▶ Given exercise
Begin with the line containing "Continue the three.js" and end with the line containing "COLOURS.steel, 0.3, 0.9));"; set down that block verbatim and nothing else.

▶ Data extracted from a collection
********************
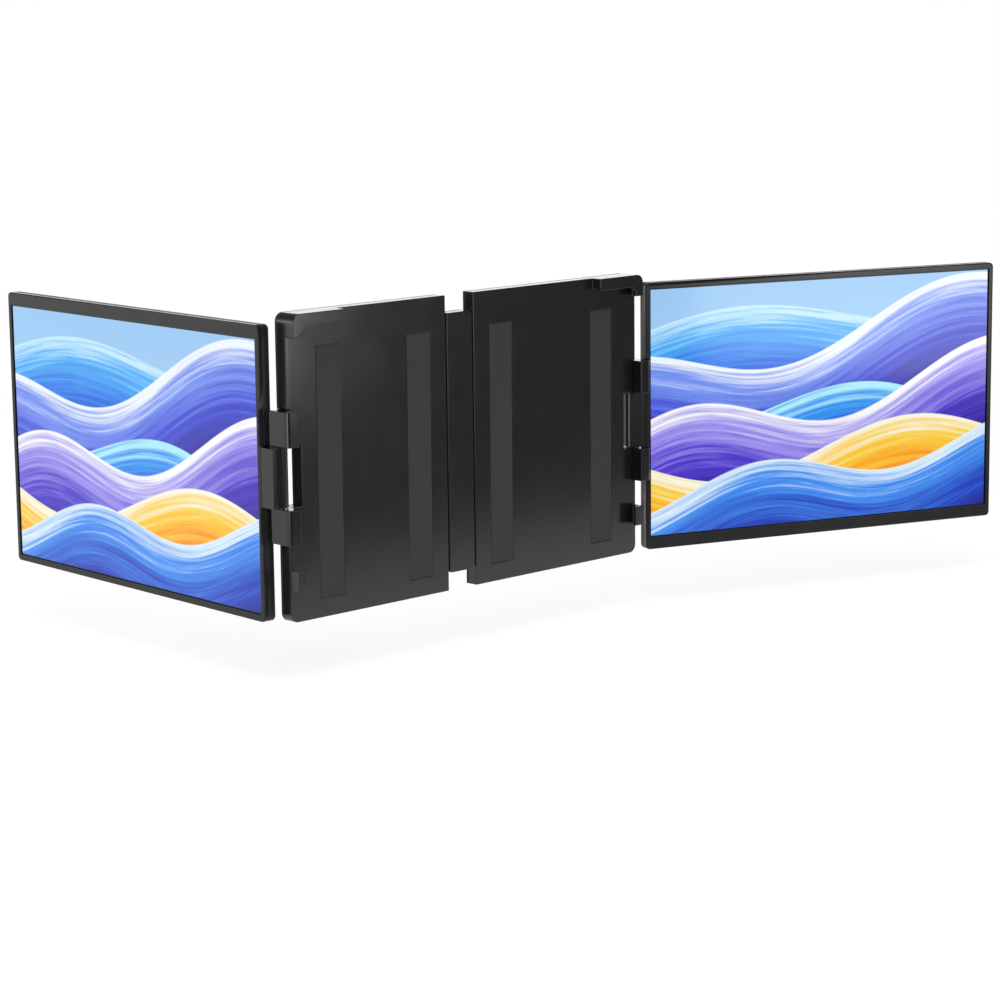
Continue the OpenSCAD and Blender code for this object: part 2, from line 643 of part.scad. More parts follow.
// The screen's half of the hinge: a barrel, a plate flush with the face, and
// an arm that is screwed inside the rear cover
module knuckle(dz) color("#2b2b2e") translate([-unit_gap, face_front, dz]) difference() {
    union() {
        cylinder(r = barrel_r, h = knuckle_h, center = true);
        block([-knuckle_reach, unit_gap - seam], [-face_front, -face_front + knuckle_plate],
            [-knuckle_h/2, knuckle_h/2]);
        block([-knuckle_reach + 2, unit_gap - seam],
            [-face_front + knuckle_plate - e, unit_t - face_front - 1.5], [-knuckle_h/2, knuckle_h/2]);
        block([unit_gap - seam - e, unit_gap + unit_wall + 0.2],
            [cover_y + 0.2 - face_front, cover_in - 0.1 - face_front], [-knuckle_h/2, knuckle_h/2]);
        block([unit_gap + unit_wall + seam, unit_gap + arm_len],
            [cover_in - 3 - face_front, cover_in - face_front], [-knuckle_h/2 + 1, knuckle_h/2 - 1]);
    }
    cylinder(r = pin_r + run, h = knuckle_h + 1, center = true);
    for (p = knuckle_screw_at(0))
        bar_y([unit_gap + p[0], p[1]], screw_r + screw_bite,
            span(cover_in - face_front, [-4, 1]));
}

module driver_board() color("#1f5a3a") {
    block([board_end - board_len, board_end], [cover_in - board_t, cover_in],
        [port_z[0] - 8, button_z[2] + 5]);
    for (c = chips) color("#222222")
        block(span(board_end - c[0], [0, c[1]]), [cover_in - board_t - 1, cover_in - board_t + e],
            [c[2], c[2] + c[3]]);
    for (z = button_z) color("#c9c9c9") {
        block(span(plunger_x, [-4.3, 0.1]), [port_y - 1.6, cover_in - board_t + e], [z - 2, z + 2]);
        translate([plunger_x, port_y, z]) rotate([0, 90, 0]) cylinder(r = 0.8, h = plunger_t);
    }
}

module ports() color("#a8aab0")
    for (k = [0:2]) {
        difference() {
            along_x([unit_w - 7.5, unit_w - 0.2], port_y, port_z[k]) port_profile(port_w[k], port_t);
            along_x([unit_w - 6.7, unit_w], port_y, port_z[k]) port_profile(port_w[k] - 0.7, port_t - 0.7);
        }
        block([unit_w - 6.8, unit_w - 1.2], span(port_y, [-0.35, 0.35]),
            span(port_z[k], [-port_w[k]/2 + 1.4, port_w[k]/2 - 1.4]));
    }

module speakers() color("#303134")
    for (x = speaker_x)
        block([x, x + speaker_len], [tray_y + 0.2, cover_in],
            span(-unit_h/2, [unit_wall + 0.2, unit_wall + 12]));

module screen_screws(dz) color("#55565a")
    for (p = concat(screen_screw_at(), knuckle_screw_at(dz))) screw_y(p, [unit_t - 3.6, unit_t]);

module button(k) color("#2a2a2d") translate([button_base, port_y, button_z[k]]) rotate([0, 90, 0]) {
    cylinder(r = flange_r, h = flange_t);
    translate([0, 0, flange_t - 0.1]) cylinder(r = button_r, h = unit_wall + button_travel + 0.4);
}

dz_right = hinge_z - unit_z;
dz_left = unit_z - hinge_z;

// ---- nodes --------------------------------------------------------------------------

spine_front();
spine_back();
guide_rails();
pinion_axle();
sync_pinion();
spine_screws();
leg_pin();
folding_leg();
leg_foot();
left_half() front_shell(left_len);  // left_front_shell
left_half() back_shell(left_len);  // left_back_shell
left_half() hinge_bracket(left_len);  // left_hinge_bracket
left_half() hinge_pin(left_len);  // left_hinge_pin
left_half() hinge_washers(left_len);  // left_hinge_washers
left_half() rack(1);  // left_rack
left_half() glides();  // left_glides
left_half() frame_screws(left_len);  // left_frame_screws
left_half() lid_pads(left_len);  // left_lid_pads
right_half() front_shell(right_len);  // right_front_shell
right_half() back_shell(right_len);  // right_back_shell
right_half() hinge_bracket(right_len);  // right_hinge_bracket
right_half() hinge_pin(right_len);  // right_hinge_pin
right_half() hinge_washers(right_len);  // right_hinge_washers
right_half() rack(-1);  // right_rack
right_half() glides();  // right_glides
right_half() frame_screws(right_len);  // right_frame_screws
right_half() lid_pads(right_len);  // right_lid_pads
left_screen() bezel(dz_left);  // left_bezel
left_screen() display();  // left_display
left_screen() backlight();  // left_backlight
left_screen() rear_cover(dz_left);  // left_rear_cover
left_screen() knuckle(dz_left);  // left_knuckle
left_screen() driver_board();  // left_driver_board
left_screen() ports();  // left_ports
left_screen() speakers();  // left_speakers
left_screen() screen_screws(dz_left);  // left_screen_screws
left_screen() button(2);  // left_power_button
left_screen() button(1);  // left_plus_button
left_screen() button(0);  // left_minus_button
right_screen() bezel(dz_right);  // right_bezel
right_screen() display();  // right_display
right_screen() backlight();  // right_backlight
right_screen() rear_cover(dz_right);  // right_rear_cover
right_screen() knuckle(dz_right);  // right_knuckle
right_screen() driver_board();  // right_driver_board
right_screen() ports();  // right_ports
right_screen() speakers();  // right_speakers
right_screen() screen_screws(dz_right);  // right_screen_screws
right_screen() button(2);  // right_power_button
right_screen() button(1);  // right_plus_button
right_screen() button(0);  // right_minus_button
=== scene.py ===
# %% [markdown]
# A laptop screen extender is a spreading frame with a slim portable screen
# hinged to each side.  This lesson dresses its construction model: every part
# keeps its place, and gets the rounded edges, grain and gloss that a moulded or
# cast part has.  All lengths are in metres.  X runs to the right, Y away from
# the user and Z up; the origin is the middle of the spine's front face.

# %% Load the construction model
import json

import bmesh
import bpy
import numpy as np
from mathutils import Matrix, Vector


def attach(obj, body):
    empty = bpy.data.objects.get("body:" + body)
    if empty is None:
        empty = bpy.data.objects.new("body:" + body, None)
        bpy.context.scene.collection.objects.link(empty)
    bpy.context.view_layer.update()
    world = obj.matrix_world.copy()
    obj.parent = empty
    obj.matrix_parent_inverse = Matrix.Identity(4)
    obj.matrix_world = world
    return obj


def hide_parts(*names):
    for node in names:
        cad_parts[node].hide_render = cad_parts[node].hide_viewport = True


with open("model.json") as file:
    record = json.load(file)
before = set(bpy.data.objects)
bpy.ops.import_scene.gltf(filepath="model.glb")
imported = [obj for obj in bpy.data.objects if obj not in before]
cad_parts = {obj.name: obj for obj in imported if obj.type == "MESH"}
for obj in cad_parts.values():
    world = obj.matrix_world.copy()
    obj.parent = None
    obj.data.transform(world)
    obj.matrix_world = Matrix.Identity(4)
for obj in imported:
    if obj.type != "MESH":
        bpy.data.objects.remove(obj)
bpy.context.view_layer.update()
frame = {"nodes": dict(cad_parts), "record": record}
MM = 0.001

# %% [markdown]
# The photograph was taken from the left, a little above the screens, with a
# long lens.  The camera's place came from fitting the corners of the frame and
# of both screens, so it is written as an azimuth, an elevation, a slight roll
# and a position, and the camera's axes follow from these.

# %% The camera
VIEW_AZIMUTH = np.radians(-44.549)
VIEW_ELEVATION = np.radians(10.097)
VIEW_ROLL = np.radians(-0.651)
CAMERA_PLACE = Vector((-1.29477, -1.35029, 0.29509))
LENS_MM, SENSOR_MM = 106.277, 36.0


def camera_axes(azimuth, elevation, roll):
    """Right, up and back as columns: back points from the object to the camera."""
    ca, sa = np.cos(azimuth), np.sin(azimuth)
    ce, se = np.cos(elevation), np.sin(elevation)
    back = np.array([sa * ce, -ca * ce, se])
    right = np.array([ca, sa, 0.0])
    up = np.cross(back, right)
    cr, sr = np.cos(roll), np.sin(roll)
    return np.column_stack([cr * right + sr * up, -sr * right + cr * up, back])


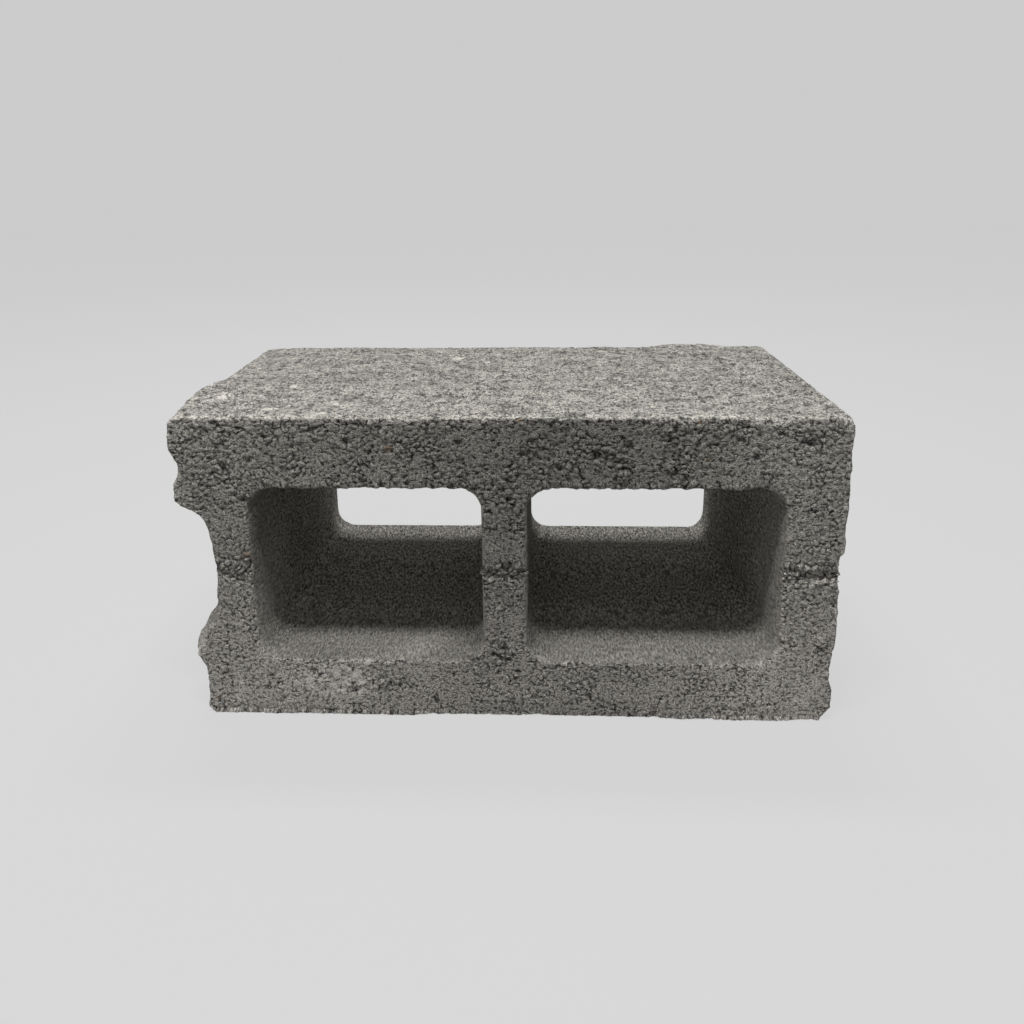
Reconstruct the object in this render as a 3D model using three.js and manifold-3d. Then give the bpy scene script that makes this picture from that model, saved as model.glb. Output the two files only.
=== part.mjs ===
// A two-core concrete masonry unit in the stretcher pattern, with one plain end and one frogged end.
// It is one casting, pressed in a steel mould round two tapered cores.
//
// Millimetres, +Z up. X runs along the block, from the frogged end at -X to the plain end at +X. Y runs along
// the cores: the bed face that lay on top in the mould, where the walls are thinnest, is at -Y. Z runs across
// the two face shells. The block lies on its lower shell, with the origin under its middle.

import * as THREE from "three";
import Module from "manifold-3d";
import { mergeVertices } from "three/addons/utils/BufferGeometryUtils.js";

// The whole block
const blockLength = 390;
const blockHeight = 190; // one course without its joint, along Y
const blockThickness = 192; // over both face shells, along Z
const shellArris = 3.5; // radius of the four long worn edges
const bedArris = 1.6; // bevel worn round each bed face and each core's mouths

// Face shells and webs, as thick as they are at the moulded top
const lowerShell = 37.5;
const upperShell = 42;
const plainWeb = 34;
const centreWeb = 26.5;
const centreWebOffset = -1.5; // the centre web stands this far towards +X of the block's middle
const froggedWeb = 22; // behind the deepest line of the end recess

// Draft of the cores: how far each wall leans in by the moulded bottom
const shellDraft = 3;
const endWebDraft = 7;
const centreWebDraft = 3;
const coreCorner = 14; // radius between a core's walls

// The frogged end: two ears with a recess between them
const earHeight = 51; // from the shell's outer face to the ear's inner tip
const earTip = 3; // radius at that tip
const earLean = 12; // how far the ear's inner side leans over its depth
const recessDepth = 16.5; // at the foot of each ear
const recessBow = 4; // how much deeper the recess is halfway between the ears
const recessFillet = 14; // radius at the foot of each ear
const recessBowRadius = 150;

// The mortar groove that runs along each ear
const grooveInset = 31; // from the shell's outer face to the middle of the groove
const grooveWidth = 19;
const grooveDepth = 3.5;
const grooveLip = 2; // radius where the groove meets the ear's face

// The mark of the core bar across the webs on the moulded top
const barMarkWidth = 11;
const barMarkDepth = 2.6;

// Fineness of the curves, and how far a cutting shape runs past the face that it cuts
const arcSteps = 4; // half the number of straight steps in one rounded corner
const overrun = 5;

const halfLength = blockLength / 2;
const halfHeight = blockHeight / 2;
const middle = blockThickness / 2;

const wasm = await Module();
wasm.setup();

/** The solid that a closed geometry encloses. */
function toManifold(geometry) {
  const bare = geometry.clone();
  bare.deleteAttribute("normal");
  bare.deleteAttribute("uv");
  const merged = mergeVertices(bare, 1e-4);
  const vertProperties = new Float32Array(merged.attributes.position.array);
  const triVerts = new Uint32Array(merged.index.array);
  return new wasm.Manifold(new wasm.Mesh({ numProp: 3, vertProperties, triVerts }));
}

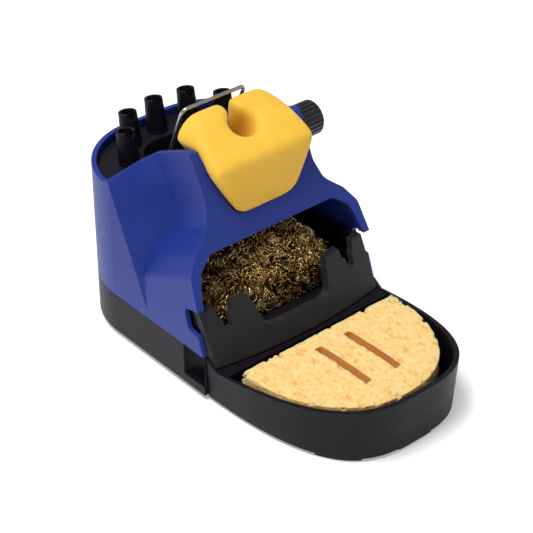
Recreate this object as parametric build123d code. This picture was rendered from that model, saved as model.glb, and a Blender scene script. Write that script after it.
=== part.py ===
"""Soldering iron station: a stand with a tilting iron receptacle, a brass wool cleaner, a wet
sponge tray and a rack of tip posts. Millimetres. +X is the user's right, +Y the back and +Z up,
and the origin is on the table under the middle of the stand."""

from build123d import *
import os
from math import atan, cos, degrees, hypot, pi, radians, sin

# Overall sizes
HALF_WIDTH = 43.0
BACK_Y = 79.5
BACK_CORNER_R = 34.0
FOOT_HEIGHT = 1.5
SEAM_Z = 19.5
RIM_Z = 68.5
WALL = 2.0
LOOSE_GAP = 0.3
RUNNING_GAP = 0.05
FAR = 120.0

# The housing's sloping front, which leans back by TILT from the vertical
SLOPE = 0.458
TILT = atan(SLOPE)
FACE_FOOT_Y = -23.4
FACE_WALL = 2.6
FACE = Plane(origin=(0, FACE_FOOT_Y, 0), x_dir=(1, 0, 0), z_dir=(0, -cos(TILT), sin(TILT)))
# The same origin seen along the slope: local Y is the depth behind the face
DEPTH = Plane(origin=(0, FACE_FOOT_Y, 0), x_dir=(1, 0, 0), z_dir=(0, sin(TILT), cos(TILT)))
PILLAR_FOOT_Z = 38.0
EAR_TOP_Z = 88.3
CHANNEL_FLOOR_Z = 63.0
TOWER_DEPTH = 24.0
FLARE_START_X = 28.0
FLARE_START_DEPTH = 23.4
FLARE_RATE = 0.713

# Lower base
BASE_WALL = 2.8
BASE_FLOOR_TOP_Z = 4.0
BASE_FRONT_Y = -9.3
BALLAST_THICK = 5.0
BASE_SCREW_XY = [(20, 12), (-20, 12), (18, 58), (-18, 58)]
BASE_BOSS_TOP_Z = 11.0
SCREW_R = 1.5
SCREW_HEAD_R = 2.8
BASE_FOOT_XY = [(34, 4), (-34, 4), (27, 66), (-27, 66)]
FOOT_R = 5.0
GRIP_Y = -3.2
GRIP_R = 6.3
GRIP_CENTRE_X = 44.5
GRIP_LIP_Z = 6.0

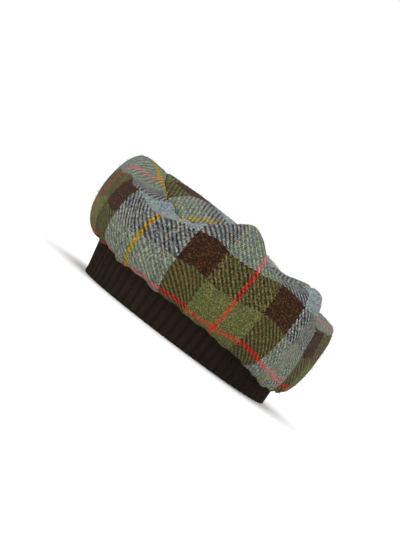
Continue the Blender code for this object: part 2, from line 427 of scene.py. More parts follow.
class BeretSettings(bpy.types.PropertyGroup):
    """All that a user would change."""

    cloth: bpy.props.PointerProperty(type=BeretCloth, name="Cloth", description="Tweed")
    knit: bpy.props.PointerProperty(type=BeretKnit, name="Knit", description="Band")
    studio: bpy.props.PointerProperty(
        type=BeretStudio, name="Studio", description="Camera and light"
    )


def named_rows(columns, rows):
    """The rows of a table, each as a dictionary of its columns."""
    return [dict(zip(columns, row)) for row in rows]


def hat_centre():
    """The middle of the band's lower rim, which the bearings turn about."""
    places = np.array([vertex.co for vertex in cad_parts["knit_band"].data.vertices])
    rim = places[places[:, 2] < places[:, 2].min() + RIM_LAYER]
    return (rim.min(axis=0) + rim.max(axis=0)) / 2


def eased(s, start, end, leaving, arriving):
    """The point at share s of the way from start to end, with the path's slopes at both ends."""
    point = (1 + 2 * s) * (1 - s) ** 2 * start + s * s * (3 - 2 * s) * end
    return point + s * (1 - s) ** 2 * leaving + s * s * (s - 1) * arriving


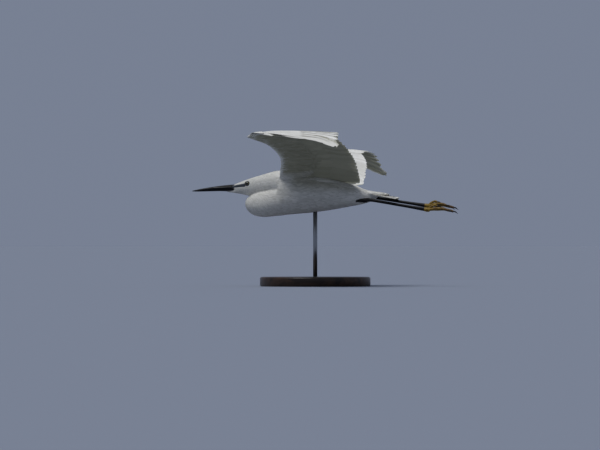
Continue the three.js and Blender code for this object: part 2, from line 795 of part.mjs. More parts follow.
const torsoCutters = [];
for (const [side, shape] of Object.entries(LEG)) {
  const { thigh, shank, tarsus, end, back } = legForms(shape);
  const leg = { end, back, side: shape.side };
  torsoCutters.push(thigh(GAP), shank(GAP), tarsus(GAP));
  bird.add(meshOf(`eye_${side}`, eyeball(shape.side), COLOURS.eye, 0.1));
  bird.add(meshOf(`thigh_${side}`, thigh(0), COLOURS.plumage));
  bird.add(meshOf(`shank_${side}`, shank(0), COLOURS.leg, 0.5));
  bird.add(meshOf(`tarsus_${side}`, tarsus(0), COLOURS.leg, 0.5));
  bird.add(meshOf(`foot_${side}`, footSolid(leg), COLOURS.foot, 0.6));
  for (const toe of TOES)
    bird.add(meshOf(`claw_${toe.name}_${side}`, clawSolid(leg, toe), COLOURS.claw, 0.4));
}
bird.add(meshOf("torso", torsoSolid(torsoCutters), COLOURS.plumage));

const egret = new THREE.Group();
egret.add(bird);
egret.add(meshOf("stand_base", baseSolid(), COLOURS.wood, 0.5));
egret.add(meshOf("stand_rod", rodSolid(bird.matrix), COLOURS.steel, 0.3, 0.9));

export default egret;
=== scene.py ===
"""A little egret in flight on a display stand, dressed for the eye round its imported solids.

The bird is made in its own frame in millimetres: the bill points towards -X, the left side is towards -Y and
+Z is up, with the origin in the middle of the trunk. A Stance takes the finished pieces to the shared frame,
in metres.
"""

import logging
import math
from collections.abc import Callable, Sequence
from dataclasses import dataclass, field
from enum import Enum

import bmesh
import bpy
import numpy as np
from mathutils import Matrix, Vector
from mathutils.bvhtree import BVHTree
from mathutils.kdtree import KDTree

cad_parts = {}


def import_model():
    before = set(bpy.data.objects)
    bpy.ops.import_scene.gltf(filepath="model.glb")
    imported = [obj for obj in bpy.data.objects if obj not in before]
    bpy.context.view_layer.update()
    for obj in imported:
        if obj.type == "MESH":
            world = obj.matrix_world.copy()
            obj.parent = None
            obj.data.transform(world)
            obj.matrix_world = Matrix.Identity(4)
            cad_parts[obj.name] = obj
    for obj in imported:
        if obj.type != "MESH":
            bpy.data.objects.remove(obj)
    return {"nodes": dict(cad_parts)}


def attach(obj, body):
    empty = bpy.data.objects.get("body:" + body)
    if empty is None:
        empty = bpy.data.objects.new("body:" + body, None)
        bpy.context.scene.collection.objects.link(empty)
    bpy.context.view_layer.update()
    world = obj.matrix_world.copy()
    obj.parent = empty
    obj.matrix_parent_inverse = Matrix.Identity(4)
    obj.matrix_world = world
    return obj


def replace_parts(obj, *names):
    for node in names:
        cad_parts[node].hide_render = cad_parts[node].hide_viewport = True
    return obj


log = logging.getLogger("egret")

MM = 0.001
BAKE_MAP = "OFBake"
BAKE_PATCH = 0.003
VANE_MAP = "Vane"
TONE = "tone"
# Name of the attribute that holds painted shade: how much of the olive-grey underside tint a point takes.
UNDERSIDE_SHADE = "below"
BODY = "root"

# How square the body's rings are, where 2 is an ellipse, and the least half of a ring's height and width.
RING_POWER = 2.15
LEAST_HALF = 0.3

Row = tuple[float, float, float, float]
Point = tuple[float, float, float]
Array = np.ndarray

# Sections of the body from the bill back, as the solids have them: the distance along X, the heights of the
# top and the bottom, and half the width.
BILL: tuple[Row, ...] = (
    (-245.5, 8.4, 7.6, 0.4),
    (-238, 10.4, 7.2, 1.2),
    (-225, 13.0, 7.3, 2.2),
    (-208, 15.8, 7.7, 3.1),
    (-190, 18.3, 8.0, 4.0),
    (-173, 20.0, 7.2, 4.9),
    (-160, 20.6, 5.8, 5.6),
    (-148, 20.8, 5.4, 5.6),
)
HEAD: tuple[Row, ...] = (
    (-167.5, 19.2, 7.6, 4.4),
    (-163, 21.6, 5.0, 6.2),
    (-155, 24.8, 3.2, 8.8),
    (-146, 28.0, 1.0, 11.4),
    (-136, 31.6, -0.9, 13.4),
    (-126, 34.8, -1.6, 14.2),
    (-116, 37.6, -1.0, 15.0),
    (-108, 40.0, 1.0, 16.0),
)
NECK_UPPER: tuple[Row, ...] = (
    (-122, 35.6, -1.0, 12.5),
    (-114, 38.0, -1.0, 15.4),
    (-104, 41.4, -1.0, 18.6),
    (-93, 44.6, -2.0, 22.2),
    (-82, 47.0, -4.0, 25.6),
    (-68, 47.6, -6.0, 29.0),
)
NECK_LOWER: tuple[Row, ...] = (
    (-141.6, -11.0, -19.0, 4.5),
    (-139.2, -6.0, -26.5, 11.0),
    (-134, -1.0, -33.2, 16.4),
    (-126, 4.0, -38.2, 20.8),
    (-114, 8.0, -41.4, 24.4),
    (-100, 12.0, -41.6, 27.0),
    (-86, 18.0, -40.0, 29.0),
    (-68, 27.0, -38.4, 30.8),
)
TORSO: tuple[Row, ...] = (
    (-76, 47.6, -38.8, 30.2),
    (-60, 47.2, -37.4, 33.0),
    (-40, 45.0, -35.6, 35.4),
    (-15, 41.4, -33.2, 36.2),
    (15, 36.2, -29.4, 34.4),
    (42, 29.6, -24.8, 29.6),
    (64, 21.4, -20.8, 23.0),
    (82, 13.0, -17.4, 16.2),
    (96, 8.8, -13.4, 10.6),
    (109, 6.0, -8.6, 4.4),
)
CHIN: tuple[Row, ...] = (
    (-178, 8.2, 6.5, 1.2),
    (-170, 9.4, 5.6, 3.2),
    (-162, 11.0, 4.4, 5.2),
    (-150, 13.0, 2.8, 7.5),
)
TAIL_BASE: tuple[Row, ...] = (
    (86, 10.0, -3.0, 9.0),
    (104, 7.0, -3.4, 12.2),
    (116, 5.6, -2.8, 12.0),
    (126, 4.0, -1.6, 9.6),
    (133, 2.2, -0.4, 5.0),
)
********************
▶ Problem solution
Continue the three.js and Blender code for this object: part 2, from line 795 of part.mjs. More parts follow.
const torsoCutters = [];
for (const [side, shape] of Object.entries(LEG)) {
  const { thigh, shank, tarsus, end, back } = legForms(shape);
  const leg = { end, back, side: shape.side };
  torsoCutters.push(thigh(GAP), shank(GAP), tarsus(GAP));
  bird.add(meshOf(`eye_${side}`, eyeball(shape.side), COLOURS.eye, 0.1));
  bird.add(meshOf(`thigh_${side}`, thigh(0), COLOURS.plumage));
  bird.add(meshOf(`shank_${side}`, shank(0), COLOURS.leg, 0.5));
  bird.add(meshOf(`tarsus_${side}`, tarsus(0), COLOURS.leg, 0.5));
  bird.add(meshOf(`foot_${side}`, footSolid(leg), COLOURS.foot, 0.6));
  for (const toe of TOES)
    bird.add(meshOf(`claw_${toe.name}_${side}`, clawSolid(leg, toe), COLOURS.claw, 0.4));
}
bird.add(meshOf("torso", torsoSolid(torsoCutters), COLOURS.plumage));

const egret = new THREE.Group();
egret.add(bird);
egret.add(meshOf("stand_base", baseSolid(), COLOURS.wood, 0.5));
egret.add(meshOf("stand_rod", rodSolid(bird.matrix), COLOURS.steel, 0.3, 0.9));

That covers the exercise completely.